Liberté, égalité, Mbappé
Amoureux de sa ville, Nelson ne se voit pas partir. «Malgré ce que certaines personnes peuvent penser, j’ai vraiment l’impression d’être bénéfique pour ma ville.» Animateur, il devient bien souvent éducateur malgré lui. «Il faut savoir que le gros problème ici, c’est l’éducation. Nous sommes appelés ZEP (zone d’éducation prioritaire), mais ce sont des stagiaires qui sont envoyés ici et ils sont souvent dépassés par la situation. Le niveau dans nos écoles est très faible.» Nelson, qui a changé d’école en cours de scolarité, est d’ailleurs passé de meilleur élève de sa classe en banlieue à élève moyen dans un lycée parisien. «Même si Bondy porte haut son nom grâce à Mbappé, il ne faut pas oublier le manque d’infrastructures, des enseignants démissionnaires et un fort taux de chômage qui sont la réalité de la banlieue.»
Et si, grâce à cette finale, les Bondynois rayonnent à travers le monde, ils n’ont pas attendu Kylian Mbappé pour être fiers de leur ville. Dans un endroit où le tissu associatif est très fort, plusieurs jeunes ont atteint le plus haut
niveau dans leur domaine. «Mais pas seulement dans le sport, rappelle Kozi Pastakia, journaliste. Des Bondynois sont devenus médecins, avocats ou encore journalistes.» Et peu importe l’issue du match de dimanche, les habitants sont réalistes. «Nous savourons ce moment, mais le football est éphémère.
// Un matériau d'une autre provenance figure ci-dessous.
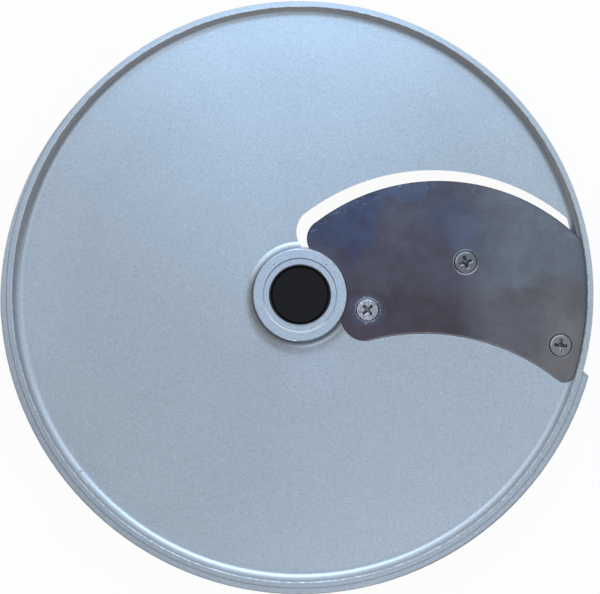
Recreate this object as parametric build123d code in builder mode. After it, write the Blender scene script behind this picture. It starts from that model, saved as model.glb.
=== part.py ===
from build123d import *
from math import cos, degrees, radians, sin
import os

# Slicing disc of a vegetable cutter: one aluminium casting with a raised rim and hub, a sickle
# blade held by three countersunk screws, and a moulded drive bush in the hub.
# Millimetres, +Z up. The origin is on the shaft axis, at the lower end of the hub, and the
# blade lies on the +X side. The disc turns counter-clockwise seen from above.

# Rim
disc_radius = 102.5       # over the outer lip
lip_width = 2.3           # lip, outside the skirt
lip_height = 4.0
lip_drop = 0.5            # step from the top of the rim down to the lip
lip_edge_fillet = 0.6
rim_land = 1.9            # flat ring on top of the rim
wall_lean = 1.3           # the inner wall leans out by this much
cove_radius = 1.6         # inside corner between the plate and the rim
rim_edge_fillet = 0.35
rim_top = 20.0
skirt_bottom = 4.0
skirt_thickness = 2.8
skirt_draft = 0.8

# The outer lip is left out beside the blade: it stops short at one end of that gap, and from the
# other it grows slowly to its full width
lip_gap_start = -15.0
lip_end_slant = 1.8
lip_fade_start = 133.0
lip_fade_end = 207.0

# Plate
plate_underside = 9.0
plate_thickness = 4.0     # where the plate is lowest, ahead of the slot
slice_thickness = 2.0     # the plate climbs by this much on its way round to the blade
ramp_low_angle = 100.0    # the climb starts here, just past the inner end of the slot
ramp_sweep = 220.0
blade_side_angle = 0.0    # a radius that lies under the blade all the way
underside_fillet = 1.5

# Hub
hub_radius = 16.0
hub_height = 6.0          # above the lowest part of the plate
hub_foot_fillet = 2.2
hub_edge_fillet = 0.4
bore_radius = 10.0
bore_chamfer = 0.6
hub_step_radius = 12.4    # a shallow step round the bore
hub_step_depth = 0.4
hub_step_chamfer = 0.3
sleeve_radius = 17.0      # the hub below the plate, at its lower end
sleeve_draft = 1.0

# Drive bush, pressed into the hub from below
bush_radius = 12.4        # its lower end is flush with the hub
bush_fit = 0.1            # clearance all round
bush_shoulder = 13.0      # the height of the shoulder that it seats on
bush_nose_below_hub = 1.8
bush_edge_chamfer = 0.5
socket_radius = 7.5
socket_depth = 14.0
key_width = 4.0
key_depth = 5.0
key_reach = 10.3

# Blade
blade_thickness = 2.5
edge_radius = 69.2        # the cutting edge is an arc
edge_start = (5.7, 25.0)  # where that arc begins, at the tip
edge_start_angle = 127.0  # the arc's radius points this way there
tail_radius = 73.8        # and so is the trailing edge
tail_start = (24.56, -15.36)
tail_start_angle = 104.0
bevel_width = 7.0         # ground on the underside
edge_thickness = 0.35
blade_hub_gap = 0.2
blade_rim_gap = 0.35
seat_gap = 0.2            # round the blade, in its seat in the casting
tip_angle = 79.0          # where the rounded tip meets the hub
tip_reach = (2.3, 19.3)   # the furthest point of the rounded tip
heel_angle = -29.0        # where the rounded heel leaves the hub
heel_reach = (16.2, -13.0)
blade_corner_fillet = 1.0
blade_tail_fillet = 3.6

# Slot ahead of the blade
slot_width = 3.05         # its outer arc is this much larger than the cutting edge's
slot_shift = (-1.77, 0.59)  # and its center lies this far from the cutting edge's
slot_start_angle = 128.2
slot_inner_reach = (-1.2, 22.3)
slot_inner_angle = 87.5   # where the slot meets the hub
blade_overhang = 8.0      # the slot runs on under the blade as far as this
slot_rim_margin = 0.2     # flat floor left between the slot and the cove of the rim
slot_hub_margin = 0.15

# Screws, M4 countersunk: two are set from the hub and the rim, and one lies between them.
# Each has the angle round the disc, and then the angle of its cross recess.
inner_screw_inset = 7.48
middle_screw_share = 0.5086
outer_screw_inset = 6.99
screw_angles = {
    "screw_inner": (-12.7, 42.0),
    "screw_middle": (11.1, 16.0),
    "screw_outer": (-11.0, -6.0),
}
screw_radius = 1.95
screw_length = 10.0
screw_tip_chamfer = 0.5
head_radius = 3.7
head_rim = 0.27           # straight edge of the head, over its cone
head_edge_fillet = 0.2
head_sunk = 0.15          # below the face of the blade
sink_gap = 0.08
shank_clearance = 0.25
tapped_hole_gap = 0.1
recess_span = 4.4
recess_width = 0.95
recess_core_radius = 0.95
recess_depth = 1.5
recess_taper = 12.0
boss_radius = 4.3
boss_bottom = 4.6

# Ribs under the plate
rib_count = 8
rib_start_angle = 30.0
rib_thickness = 3.0
rib_height = 3.6
rib_taper = 3.0


def polar(radius, angle, center=(0, 0)):
    """The point at this radius and angle, in degrees, about a centre."""
    return (
        center[0] + radius * cos(radians(angle)),
        center[1] + radius * sin(radians(angle)),
    )


def radial_plane(angle):
    """The upright plane through the shaft axis: its x runs outward, and its y runs up."""
    across = polar(1, angle - 90)
    return Plane(origin=(0, 0, 0), x_dir=(*polar(1, angle), 0), z_dir=(*across, 0))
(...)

La mixité culturelle est une de nos forces
Nous savons qu’au moindre grain de sable dans la machine, Kylian Mbappé sera renvoyé à son image de jeune des banlieues, continue Kozi. Souvenez-vous, en 2002, quatre ans après la victoire de l’équipe de France dite black, blanc, beur, Jean-Marie Le Pen était au second tour de l’élection présidentielle.» Cette finale, Kozi veut la voir à Paris pour être près de l’avenue des Champs-Elysées. «J’ai un souvenir frustrant de la victoire en 1998. J’avais 7 ans et je voyais les grands du quartier depuis ma fenêtre partir à Paris faire la fête.» Cette année, ce sera aussi son tour.
Dimanche, 17 h, la pelouse du stade Léo-Lagrange de Bondy se remplit. Ils sont plus de 2500 à regarder ce match devant l’écran géant installé par la mairie sur l’herbe qu’a foulée pendant des années Kylian Mbappé lorsqu’il était enfant. Ce soir, la France sera peut-être championne du monde et Bondy avec elle. Les paris sont lancés: «Si nous gagnons la coupe, je suis sûr que Kylian reviendra à Bondy pour nous la montrer, comme ce qu’il avait fait quand il jouait à Monaco!»
Le match commence, les Bondynois vibrent devant la déferlante de buts et tremblent face à la hargne des Croates. Et puis, cette 65e minute. Ces cris, cette ferveur, ce but, le quatrième pour la France, qui libère un peuple. Ce but, c’est Kylian qui l’a inscrit.